* Aim of the exercise
Only the lines from the first one through the line with "separate leather pieces." should be printed, exactly as they appear.

* Collected data
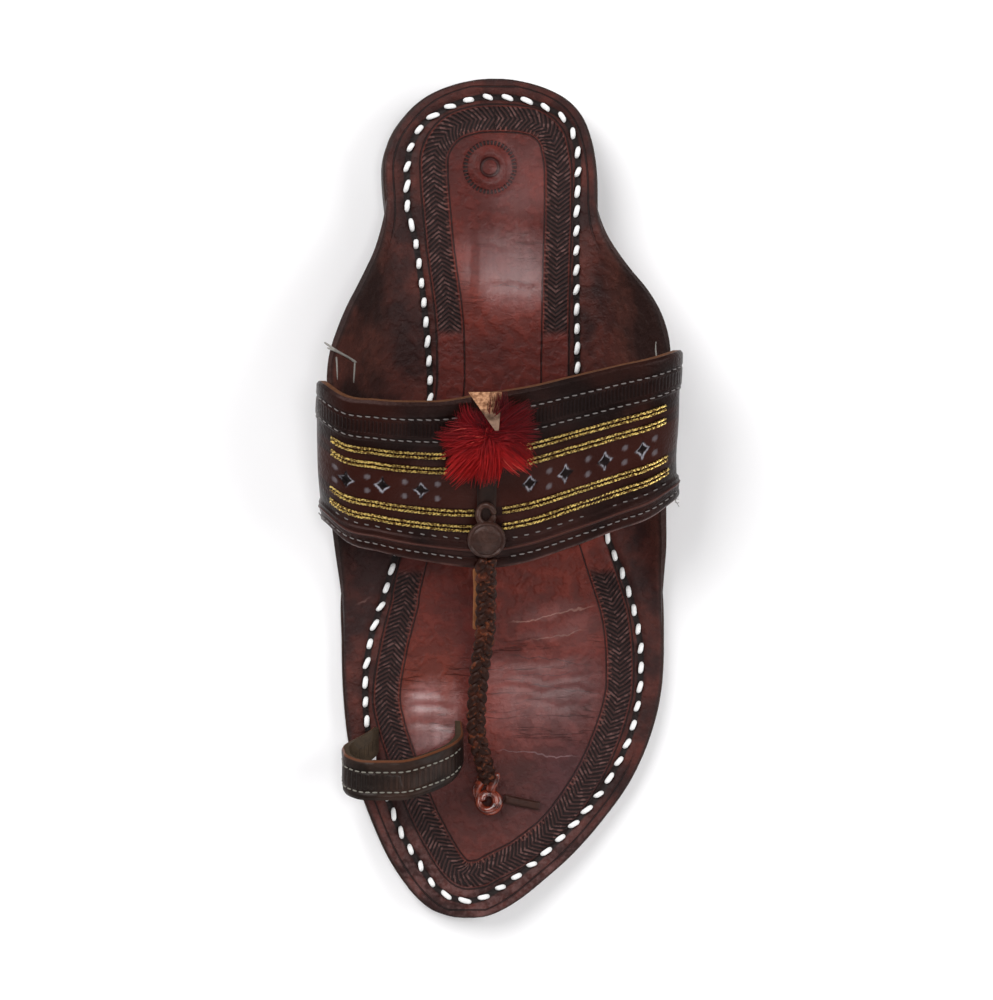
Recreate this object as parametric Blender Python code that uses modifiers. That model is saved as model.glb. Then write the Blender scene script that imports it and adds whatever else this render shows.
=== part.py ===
"""Kolhapuri sandal for the left foot, built from its separate leather pieces.

Metres. +X points to the outer side of the foot, +Y to the heel and +Z up. The origin is on
the floor under the middle of the sandal.
"""

import math

import bmesh
import bpy
import numpy as np

# Sole
SOLE_LENGTH = 0.280
BALL_WIDTH = 0.1086
OUTSOLE_THICKNESS = 0.005
TOP_SOLE_THICKNESS = 0.0024
TOP_SOLE_MARGIN = 0.0008
TOE_SPRING = 0.005
GAP = 0.0003

# Heel
LIFT_COUNT = 3
LIFT_THICKNESS = 0.0038
HEEL_BREAST_CURVE = 0.004

# Ears, the side wings of the top sole
EAR_HEIGHT = 0.029
EAR_BEND = 0.55
BEND_START = 0.85

# Instep band
BAND_WALL = 0.0030
BAND_FIELD_SHARE = 0.8
BAND_FRONT_HEIGHT = 0.0435
BAND_REAR_HEIGHT = 0.0610
BAND_CORNER_POWER = 3.2
BAND_SEAT_CLEARANCE = 0.0006
FRONT_TRIM_SHARE = 0.15
REAR_TRIM_SHARE = 0.255

# Tab, pompom and button on the band
TAB_THICKNESS = 0.0015
POMPOM_RADIUS = 0.0165
POMPOM_HEIGHT = 0.0105
POMPOM_LOCKS = 17
BUTTON_RADIUS = 0.0062
BUTTON_THICKNESS = 0.0030

# Braid, knot and peg
BRAID_WIDTH = 0.0070
BRAID_THICKNESS = 0.0044
BRAID_PITCH = 0.0054
BRAID_RELIEF = 0.16
KNOT_RADIUS = 0.0050
KNOT_HEIGHT = 0.0066
PEG_LENGTH = 0.0120
PEG_WIDTH = 0.0030
PEG_THICKNESS = 0.0014

# Toe loop
LOOP_WALL = 0.0024
LOOP_WIDTH = 0.0132
LOOP_HEIGHT = 0.0215

# Stations along the sandal, as shares of SOLE_LENGTH from the toe tip (0) to the heel (1)
TOE_BREAK = 0.161
WAIST_START = 0.457
WAIST_END = 0.782
HEEL_BREAST = 0.793
POMPOM_ALONG = 0.575
BUTTON_ALONG = 0.4585
KNOT_ALONG = 0.139
MIDDLE_ACROSS = -0.042

# The outsole's outline: left and right edges as shares of BALL_WIDTH.
SOLE_ROWS = (
    # along, left, right
    (0.000, -0.098, -0.052),
    (0.002, -0.140, -0.012),
    (0.007, -0.180, 0.024),
    (0.021, -0.230, 0.087),
    (0.043, -0.278, 0.160),
    (0.071, -0.324, 0.244),
    (0.111, -0.371, 0.338),
    (0.157, -0.414, 0.425),
    (0.207, -0.445, 0.486),
    (0.264, -0.461, 0.525),
    (0.325, -0.466, 0.535),
    (0.400, -0.464, 0.529),
    (0.464, -0.419, 0.502),
    (0.518, -0.355, 0.456),
    (0.571, -0.300, 0.391),
    (0.632, -0.272, 0.339),
    (0.696, -0.274, 0.319),
    (0.750, -0.290, 0.315),
    (0.800, -0.313, 0.315),
    (0.846, -0.334, 0.319),
    (0.893, -0.343, 0.316),
    (0.929, -0.322, 0.300),
    (0.957, -0.274, 0.271),
    (0.979, -0.210, 0.216),
    (0.993, -0.129, 0.134),
    (0.998, -0.072, 0.078),
    (1.000, -0.025, 0.031),
)

# The ears' top edges: reach as shares of BALL_WIDTH, rise as shares of EAR_HEIGHT.
EAR_ROWS = (
    # along, left reach, right reach, left rise, right rise
    (0.325, -0.459, 0.528, 0.000, 0.000),
    (0.364, -0.460, 0.525, 0.028, 0.028),
    (0.400, -0.466, 0.524, 0.103, 0.086),
    (0.439, -0.479, 0.525, 0.276, 0.224),
    (0.479, -0.492, 0.518, 0.534, 0.448),
    (0.518, -0.503, 0.510, 0.759, 0.707),
    (0.571, -0.507, 0.508, 0.931, 0.914),
    (0.632, -0.507, 0.508, 1.000, 1.000),
    (0.671, -0.499, 0.508, 0.931, 0.983),
    (0.696, -0.479, 0.501, 0.828, 0.897),
    (0.729, -0.444, 0.473, 0.655, 0.724),
    (0.750, -0.416, 0.442, 0.534, 0.586),
    (0.771, -0.389, 0.402, 0.414, 0.431),
    (0.793, -0.363, 0.365, 0.276, 0.276),
    (0.814, -0.346, 0.337, 0.145, 0.138),
    (0.836, -0.335, 0.320, 0.048, 0.041),
    (0.857, -0.331, 0.311, 0.000, 0.000),
)

# The band's front and rear edges, along the sandal, from its left side (-1) to its right (1).
BAND_ROWS = (
    # across, front, rear
    (-1.00, 0.476, 0.639),
    (-0.90, 0.456, 0.624),
    (-0.70, 0.442, 0.617),
    (-0.40, 0.430, 0.615),
    (-0.10, 0.423, 0.624),
    (0.15, 0.430, 0.632),
    (0.40, 0.448, 0.644),
    (0.65, 0.467, 0.656),
    (0.88, 0.486, 0.667),
    (1.00, 0.504, 0.675),
)
BAND_END_LEFT = (0.468, 0.614)
BAND_END_RIGHT = (0.512, 0.646)
BAND_END_DEPTH = 0.5
ARCH_SHARE = 0.72

# Half widths of the tab from the button to the band's rear edge, shares of BUTTON_RADIUS.
TAB_ROWS = (
    # along, half width
    (0.440, 0.45),
    (0.500, 0.50),
    (0.560, 0.52),
    (0.590, 0.55),
    (0.618, 0.80),
)

# The braid's middle line: along, across as a share of BALL_WIDTH, and height above the top sole.
BRAID_ROWS = (
    # along, across, height
    (0.432, -0.043, 0.0431),
    (0.416, -0.042, 0.0411),
    (0.392, -0.038, 0.0365),
    (0.352, -0.038, 0.0315),
    (0.300, -0.053, 0.0257),
    (0.250, -0.060, 0.0200),
    (0.224, -0.058, 0.0168),
    (0.202, -0.044, 0.0142),
    (0.184, -0.030, 0.0105),
    (0.172, -0.022, 0.0072),
    (0.163, -0.017, 0.0046),
)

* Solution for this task
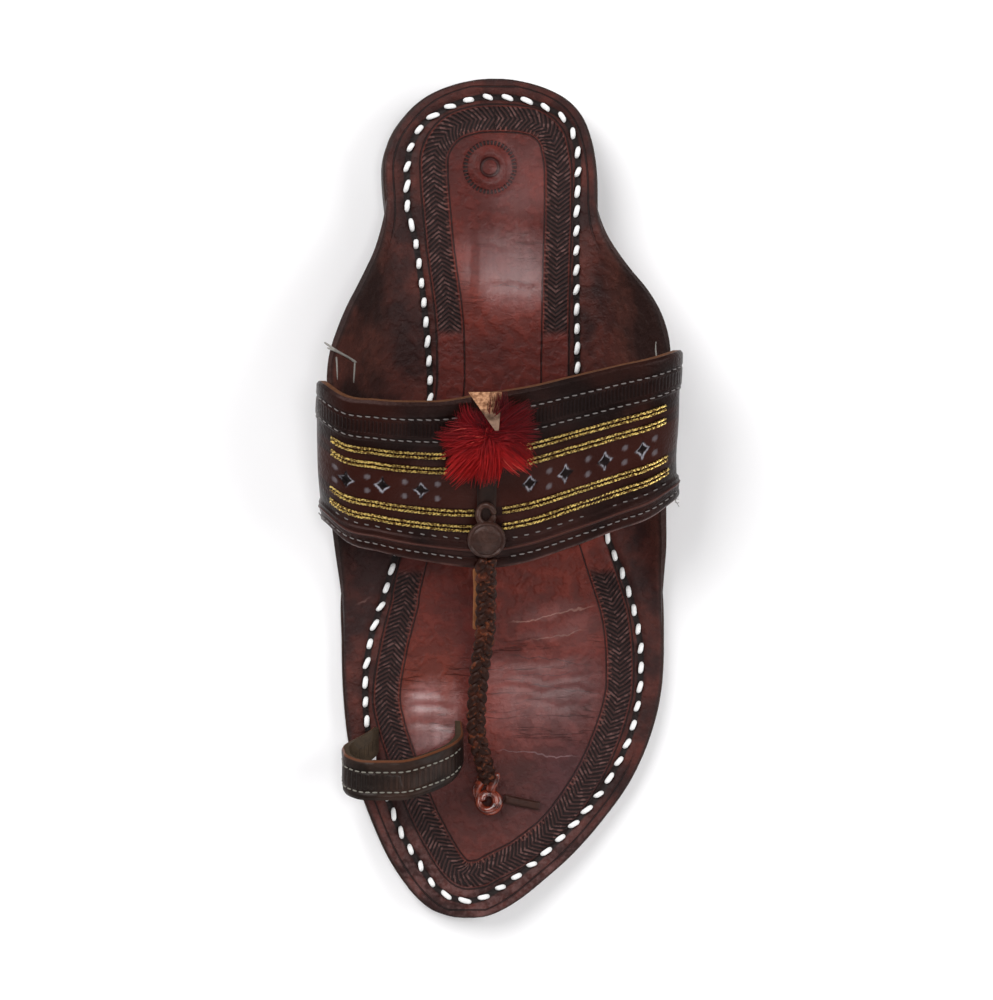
Recreate this object as parametric Blender Python code that uses modifiers. That model is saved as model.glb. Then write the Blender scene script that imports it and adds whatever else this render shows.
=== part.py ===
"""Kolhapuri sandal for the left foot, built from its separate leather pieces.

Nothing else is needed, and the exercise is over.